"""
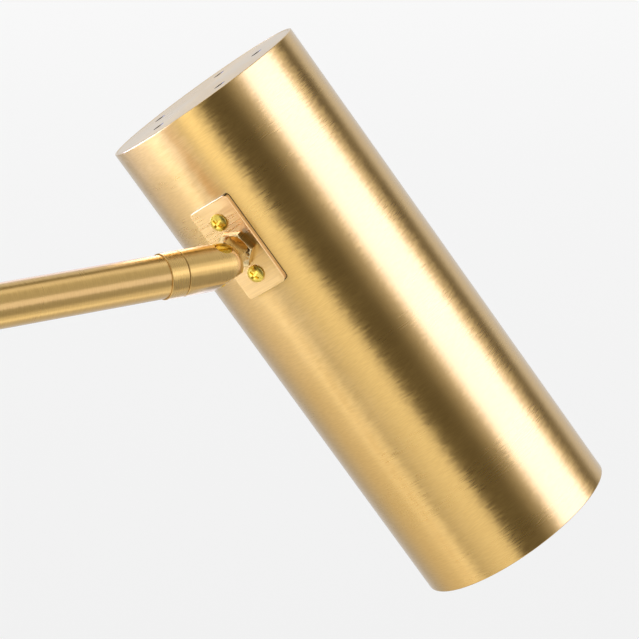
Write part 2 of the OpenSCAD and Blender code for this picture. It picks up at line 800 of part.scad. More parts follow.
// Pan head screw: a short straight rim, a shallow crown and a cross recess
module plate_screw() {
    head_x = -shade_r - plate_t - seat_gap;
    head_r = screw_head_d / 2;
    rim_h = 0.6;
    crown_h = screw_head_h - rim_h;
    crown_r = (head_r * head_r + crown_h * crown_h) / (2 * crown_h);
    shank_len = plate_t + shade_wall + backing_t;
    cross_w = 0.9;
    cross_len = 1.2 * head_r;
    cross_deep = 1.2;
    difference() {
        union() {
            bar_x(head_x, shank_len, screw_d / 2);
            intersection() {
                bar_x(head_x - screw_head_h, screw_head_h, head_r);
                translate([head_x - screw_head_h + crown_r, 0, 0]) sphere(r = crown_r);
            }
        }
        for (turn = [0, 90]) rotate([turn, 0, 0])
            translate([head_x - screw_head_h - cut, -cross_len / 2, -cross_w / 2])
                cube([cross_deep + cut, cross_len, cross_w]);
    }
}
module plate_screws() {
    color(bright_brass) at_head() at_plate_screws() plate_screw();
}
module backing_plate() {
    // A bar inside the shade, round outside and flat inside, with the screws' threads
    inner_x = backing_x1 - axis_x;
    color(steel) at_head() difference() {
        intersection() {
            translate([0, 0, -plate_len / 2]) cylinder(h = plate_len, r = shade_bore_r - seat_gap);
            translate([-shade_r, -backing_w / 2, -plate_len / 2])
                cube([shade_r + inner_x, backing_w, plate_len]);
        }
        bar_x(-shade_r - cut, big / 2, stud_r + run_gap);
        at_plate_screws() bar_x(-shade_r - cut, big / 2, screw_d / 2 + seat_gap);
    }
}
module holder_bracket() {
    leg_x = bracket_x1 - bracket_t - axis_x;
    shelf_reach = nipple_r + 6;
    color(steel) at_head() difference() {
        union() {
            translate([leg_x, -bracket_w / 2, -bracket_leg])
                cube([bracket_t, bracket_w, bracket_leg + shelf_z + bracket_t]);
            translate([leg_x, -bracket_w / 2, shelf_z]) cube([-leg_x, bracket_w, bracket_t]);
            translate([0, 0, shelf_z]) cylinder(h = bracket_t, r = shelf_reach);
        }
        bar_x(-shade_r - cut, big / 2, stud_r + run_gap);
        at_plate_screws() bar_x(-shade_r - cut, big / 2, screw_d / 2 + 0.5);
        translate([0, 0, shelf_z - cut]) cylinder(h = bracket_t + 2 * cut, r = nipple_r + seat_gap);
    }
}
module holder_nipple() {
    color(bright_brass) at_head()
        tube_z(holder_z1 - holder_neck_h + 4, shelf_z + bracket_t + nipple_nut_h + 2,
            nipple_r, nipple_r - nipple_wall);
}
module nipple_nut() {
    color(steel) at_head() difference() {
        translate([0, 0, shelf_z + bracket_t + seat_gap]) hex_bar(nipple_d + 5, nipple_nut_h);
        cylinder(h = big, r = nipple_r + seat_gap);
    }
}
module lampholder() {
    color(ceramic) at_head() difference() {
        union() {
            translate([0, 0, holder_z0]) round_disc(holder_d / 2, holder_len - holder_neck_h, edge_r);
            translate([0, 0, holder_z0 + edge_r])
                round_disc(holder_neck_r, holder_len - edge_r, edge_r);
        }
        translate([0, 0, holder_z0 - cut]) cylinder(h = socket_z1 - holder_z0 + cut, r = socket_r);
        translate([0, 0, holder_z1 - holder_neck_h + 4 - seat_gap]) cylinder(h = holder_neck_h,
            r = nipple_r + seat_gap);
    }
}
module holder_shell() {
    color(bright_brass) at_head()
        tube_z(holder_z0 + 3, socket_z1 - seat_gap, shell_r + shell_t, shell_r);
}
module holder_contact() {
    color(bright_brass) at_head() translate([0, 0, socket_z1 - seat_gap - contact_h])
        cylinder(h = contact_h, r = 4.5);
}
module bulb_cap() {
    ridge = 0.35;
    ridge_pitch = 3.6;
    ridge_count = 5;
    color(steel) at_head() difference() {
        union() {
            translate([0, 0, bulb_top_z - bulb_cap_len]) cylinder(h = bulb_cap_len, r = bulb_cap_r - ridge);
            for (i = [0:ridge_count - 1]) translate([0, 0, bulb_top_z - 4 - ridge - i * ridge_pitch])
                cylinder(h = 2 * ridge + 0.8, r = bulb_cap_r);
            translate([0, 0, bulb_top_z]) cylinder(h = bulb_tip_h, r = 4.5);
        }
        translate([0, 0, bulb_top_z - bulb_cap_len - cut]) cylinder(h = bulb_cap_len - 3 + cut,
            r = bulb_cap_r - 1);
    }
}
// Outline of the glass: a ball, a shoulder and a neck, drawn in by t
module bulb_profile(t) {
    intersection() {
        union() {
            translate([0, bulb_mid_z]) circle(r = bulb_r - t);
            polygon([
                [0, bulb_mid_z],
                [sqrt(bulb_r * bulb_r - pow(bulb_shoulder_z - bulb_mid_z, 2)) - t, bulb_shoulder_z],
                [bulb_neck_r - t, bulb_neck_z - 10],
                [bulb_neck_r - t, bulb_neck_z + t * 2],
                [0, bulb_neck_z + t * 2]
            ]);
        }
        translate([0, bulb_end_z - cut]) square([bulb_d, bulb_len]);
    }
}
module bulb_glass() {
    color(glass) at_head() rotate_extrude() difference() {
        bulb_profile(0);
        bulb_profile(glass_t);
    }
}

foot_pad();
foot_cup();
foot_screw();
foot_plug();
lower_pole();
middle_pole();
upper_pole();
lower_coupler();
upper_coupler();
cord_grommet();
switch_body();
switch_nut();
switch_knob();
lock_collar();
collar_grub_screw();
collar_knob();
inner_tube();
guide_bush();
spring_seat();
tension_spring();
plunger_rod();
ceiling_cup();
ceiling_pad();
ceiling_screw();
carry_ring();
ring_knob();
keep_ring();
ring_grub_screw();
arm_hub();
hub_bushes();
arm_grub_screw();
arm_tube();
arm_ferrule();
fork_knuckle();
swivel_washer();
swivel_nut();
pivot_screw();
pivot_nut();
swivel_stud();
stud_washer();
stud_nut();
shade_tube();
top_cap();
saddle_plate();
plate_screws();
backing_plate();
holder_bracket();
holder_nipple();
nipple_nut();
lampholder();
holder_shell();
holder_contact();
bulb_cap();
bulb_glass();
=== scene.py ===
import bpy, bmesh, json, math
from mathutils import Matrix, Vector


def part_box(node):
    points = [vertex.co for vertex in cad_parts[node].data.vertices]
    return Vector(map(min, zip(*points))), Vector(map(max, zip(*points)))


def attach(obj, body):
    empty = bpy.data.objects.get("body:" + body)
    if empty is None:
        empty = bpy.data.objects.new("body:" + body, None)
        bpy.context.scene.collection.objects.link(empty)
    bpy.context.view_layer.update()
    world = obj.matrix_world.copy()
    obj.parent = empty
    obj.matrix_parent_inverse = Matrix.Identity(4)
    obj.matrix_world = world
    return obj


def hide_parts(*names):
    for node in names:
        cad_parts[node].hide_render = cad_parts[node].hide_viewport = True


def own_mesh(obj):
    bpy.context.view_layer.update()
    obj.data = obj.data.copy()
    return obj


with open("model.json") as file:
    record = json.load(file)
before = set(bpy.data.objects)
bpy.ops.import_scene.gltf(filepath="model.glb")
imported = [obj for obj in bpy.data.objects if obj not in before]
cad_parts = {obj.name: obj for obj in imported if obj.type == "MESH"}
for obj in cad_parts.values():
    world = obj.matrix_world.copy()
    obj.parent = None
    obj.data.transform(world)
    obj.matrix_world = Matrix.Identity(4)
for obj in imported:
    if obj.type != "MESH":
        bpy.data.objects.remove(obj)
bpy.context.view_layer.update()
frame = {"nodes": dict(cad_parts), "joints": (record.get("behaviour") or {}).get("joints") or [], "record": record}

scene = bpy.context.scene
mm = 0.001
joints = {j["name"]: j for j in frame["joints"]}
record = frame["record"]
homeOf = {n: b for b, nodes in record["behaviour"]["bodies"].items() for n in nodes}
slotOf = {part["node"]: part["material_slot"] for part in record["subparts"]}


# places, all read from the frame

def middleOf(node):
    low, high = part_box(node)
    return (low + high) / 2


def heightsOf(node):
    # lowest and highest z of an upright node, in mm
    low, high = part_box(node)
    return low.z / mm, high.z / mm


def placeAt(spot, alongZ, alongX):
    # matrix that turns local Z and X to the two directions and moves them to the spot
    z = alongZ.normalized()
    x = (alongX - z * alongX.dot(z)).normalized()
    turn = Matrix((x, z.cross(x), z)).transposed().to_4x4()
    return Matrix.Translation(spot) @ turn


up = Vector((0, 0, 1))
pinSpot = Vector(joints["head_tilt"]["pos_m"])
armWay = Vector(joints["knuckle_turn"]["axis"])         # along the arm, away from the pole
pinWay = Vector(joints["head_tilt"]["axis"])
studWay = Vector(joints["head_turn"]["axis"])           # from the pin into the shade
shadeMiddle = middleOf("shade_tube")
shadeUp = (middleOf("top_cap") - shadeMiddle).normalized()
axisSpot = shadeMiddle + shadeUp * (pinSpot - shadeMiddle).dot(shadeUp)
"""
## To do
Can you repeat, word for word, every line above from the one containing "foot_pad();" down to the one containing "for node in", including both?

## Answer for this exercise
foot_pad();
foot_cup();
foot_screw();
foot_plug();
lower_pole();
middle_pole();
upper_pole();
lower_coupler();
upper_coupler();
cord_grommet();
switch_body();
switch_nut();
switch_knob();
lock_collar();
collar_grub_screw();
collar_knob();
inner_tube();
guide_bush();
spring_seat();
tension_spring();
plunger_rod();
ceiling_cup();
ceiling_pad();
ceiling_screw();
carry_ring();
ring_knob();
keep_ring();
ring_grub_screw();
arm_hub();
hub_bushes();
arm_grub_screw();
arm_tube();
arm_ferrule();
fork_knuckle();
swivel_washer();
swivel_nut();
pivot_screw();
pivot_nut();
swivel_stud();
stud_washer();
stud_nut();
shade_tube();
top_cap();
saddle_plate();
plate_screws();
backing_plate();
holder_bracket();
holder_nipple();
nipple_nut();
lampholder();
holder_shell();
holder_contact();
bulb_cap();
bulb_glass();
=== scene.py ===
import bpy, bmesh, json, math
from mathutils import Matrix, Vector


def part_box(node):
    points = [vertex.co for vertex in cad_parts[node].data.vertices]
    return Vector(map(min, zip(*points))), Vector(map(max, zip(*points)))


def attach(obj, body):
    empty = bpy.data.objects.get("body:" + body)
    if empty is None:
        empty = bpy.data.objects.new("body:" + body, None)
        bpy.context.scene.collection.objects.link(empty)
    bpy.context.view_layer.update()
    world = obj.matrix_world.copy()
    obj.parent = empty
    obj.matrix_parent_inverse = Matrix.Identity(4)
    obj.matrix_world = world
    return obj


def hide_parts(*names):
    for node in names:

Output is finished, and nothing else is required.